自分の財産の管理やその他の生活上の事務の全部または一部について、代理権を与える人を選んで具体的な管理内容を決めて委任するものです。財産管理委任契約は精神上の障害による判断能力の減退がない場合でも利用できます。

 

〇意思決定支援で困っていること

・認知機能低下の方の意思決定支援

・認知症とパーソナル障害、また家族の意思

・実際に思っていること、言葉に出されることに相違があるときに、どうやって本音を引き出し支援していくと良いか

・認知症の方の思いや生きがいについて答えが見えないとき

 

〇今回の研修で特に印象に残ったことや学べたこと

・北区地域包括様のサポートはとても頼りになる。

・意思決定を繰り返し行うことや、1日の流れを把握することに当たり前のことだが、盲点であると感じた。

・支援者が一人で抱え込まずに、周囲の関係者への相談の共有という部分については、自分の中でも意識していくべきところだと感じた。

・成年後見制度について理解を深めなければと感じた研修だった。

・ご本人の意思決定を引き出すため、支援者との関係づくりがとても大切だと感じた。

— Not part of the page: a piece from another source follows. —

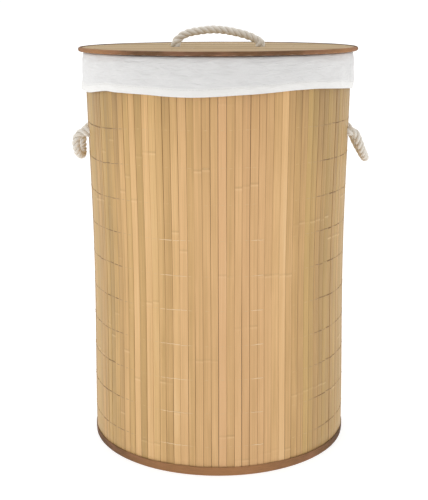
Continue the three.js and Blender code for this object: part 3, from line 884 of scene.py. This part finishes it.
def side_route(side, sign, loop):
    """The rope from one knot inside the wall, out, round the loop and back to the other knot."""
    pivot = JOINT_PLACE[side + "_handle_raise"]
    knots = [middle_of(f"{side}_handle_knot_{end}") for end in ("front", "back")]
    half_span = abs(knots[0][1])
    stub_in = abs(knots[0][0]) - 3 * MM
    front = [(sign * stub_in, -half_span, pivot[2]), (sign * (abs(pivot[0]) - 7 * MM), -half_span, pivot[2])]
    there = [
        (pivot[0] + sign * out * MM, share * half_span, pivot[2] - down * MM) for out, share, down in loop
    ]
    back = [(x, -y, z) for x, y, z in reversed(there[:-1])]
    return np.array(front + there + back + [(x, -y, z) for x, y, z in reversed(front)])


def lid_route():
    """The rope from the knot under one end of the lid, up, over the arch and down to the other knot."""
    pivot = JOINT_PLACE["lid_handle_flop"]
    knot = middle_of("lid_handle_knot_right")
    half_span = abs(knot[0])
    arch = [(share * half_span, 0, pivot[2] + up * MM) for share, up in LID_ARCH]
    feet = [(half_span, 0, knot[2]), (half_span, 0, pivot[2] - 6 * MM)]
    return np.array([(-x, y, z) for x, y, z in feet] + arch + list(reversed(feet)))


def strand_tubes(path, run, radius, lay):
    """Three strands laid round a path, each a tube whose surface shows the yarns it is spun from.

    Strand k runs at 0.54 radii from the path, at the angle k / 3 of a turn plus one turn per lay. Its own
    section is a circle of 0.57 radii, swelled by seven small lobes that turn the other way and by slow lumps.
    Just outside each hole, where the rope has been pinched, all of it swells by a bell along the path.
    """
    sides = 28
    side, up = steady_frames(path)[1:]
    phase = TURN * np.arange(3)[:, None] / 3 + TURN * run[None] / lay
    direction = np.cos(phase)[..., None] * side + np.sin(phase)[..., None] * up
    from_hole = np.minimum(run, run[-1] - run) - 15 * MM
    swell = 1 + 0.24 * np.exp(-((from_hole / (5.5 * MM)) ** 2))
    centre = path[None] + 0.54 * radius * (swell[:, None] * direction)
    heading = unit(np.gradient(centre, axis=1))
    outer = unit(direction - heading * np.sum(direction * heading, -1, keepdims=True))
    beside = np.cross(heading, outer)
    around = TURN * np.arange(sides) / sides
    yarn_turn = TURN * run / (0.55 * lay)
    lobes = np.abs(np.cos(3.5 * (around[None] + yarn_turn[:, None])))
    lumps = 0.03 * np.sin(run / (3.1 * MM) + 2.0 * np.sin(run / (9.7 * MM)))[:, None]
    section = 0.57 * radius * (0.94 + 0.08 * lobes + lumps) * swell[:, None]
    ring = (
        np.cos(around)[None, None, :, None] * outer[:, :, None]
        + np.sin(around)[None, None, :, None] * beside[:, :, None]
    )
    points = centre[:, :, None] + section[None, :, :, None] * ring
    away = np.linalg.norm(points - path[None, :, None], axis=-1) / (radius * swell[None, :, None])
    # Painted shade in the folds between strands and a painted highlight on the crests, by the distance from
    # the rope's middle.
    fold_shade = np.clip((away - 0.66) / 0.30, 0, 1) * (0.72 + 0.28 * lobes[None])
    yarn = np.stack([
        np.broadcast_to((around[None] + yarn_turn[:, None])[None] * 0.5 * radius, away.shape),
        np.broadcast_to(run[None, :, None], away.shape),
        np.broadcast_to(np.arange(3)[:, None, None] * 1.0, away.shape),
    ], -1)
    return points, fold_shade, yarn


def knot_tube(centre, axis, scale):
    """A stopper knot: a tube along a three-lobed knot curve.

    The curve is (sin t + 2 sin 2t, cos t - 2 cos 2t, -1.45 sin 3t).
    """
    steps, sides = 150, 16
    t = TURN * np.arange(steps) / steps
    axis = np.asarray(axis, float)
    first = unit(np.cross(axis, [0.31, 0.52, 0.79]))
    second = np.cross(axis, first)
    flat = np.stack([np.sin(t) + 2 * np.sin(2 * t), np.cos(t) - 2 * np.cos(2 * t), -1.45 * np.sin(3 * t)], -1)
    basis = np.stack([first, second, axis])
    path = centre + scale * flat @ basis
    heading = unit(np.roll(path, -1, 0) - np.roll(path, 1, 0))
    outward = path - centre + 0.35 * scale * axis
    outer = unit(outward - heading * np.sum(outward * heading, -1, keepdims=True))
    beside = np.cross(heading, outer)
    around = TURN * np.arange(sides) / sides
    lobes = 0.5 + 0.5 * np.cos(3 * around[None] + 9 * t[:, None])
    section = 1.42 * scale * (0.86 + 0.16 * lobes)
    ring = np.cos(around)[None, :, None] * outer[:, None] + np.sin(around)[None, :, None] * beside[:, None]
    points = path[:, None] + section[..., None] * ring
    yarn = np.stack([around[None] * 0.004 + 0 * lobes, t[:, None] * 0.012 + 0 * lobes, 5 + 0 * lobes], -1)
    # The knot's second value is painted shade and highlight, following its lobes.
    return points, 0.35 + 0.55 * lobes, yarn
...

不衛生な環境下でも飲食を共にする、さすがだと感じた。

・権利擁護の難しさを痛感した。自分たちの物差しが狭いと不適切としてしまいがちなことが実に多いのではないか。より慎重に関わっていきたい。また、記録もきちんと残していきたい。

・普段、成年後見制度を利用するような支援にはあまり関わらないこともあり、気になって受講した。多くのスタッフが関わり、連携し合いながら信頼を得て進んでいくのは、どの支援も必要だが、おろそかにしてしまってはいないだろうかと改めて考えさせられた。

 

 ほかにもたくさんのご感想をいただきました。ありがとうございました。





最後にWi-Fi環境の不安定さやマイクの聞き取りにくさなどご不便をおかけした点がありましたことをお詫び申し上げます。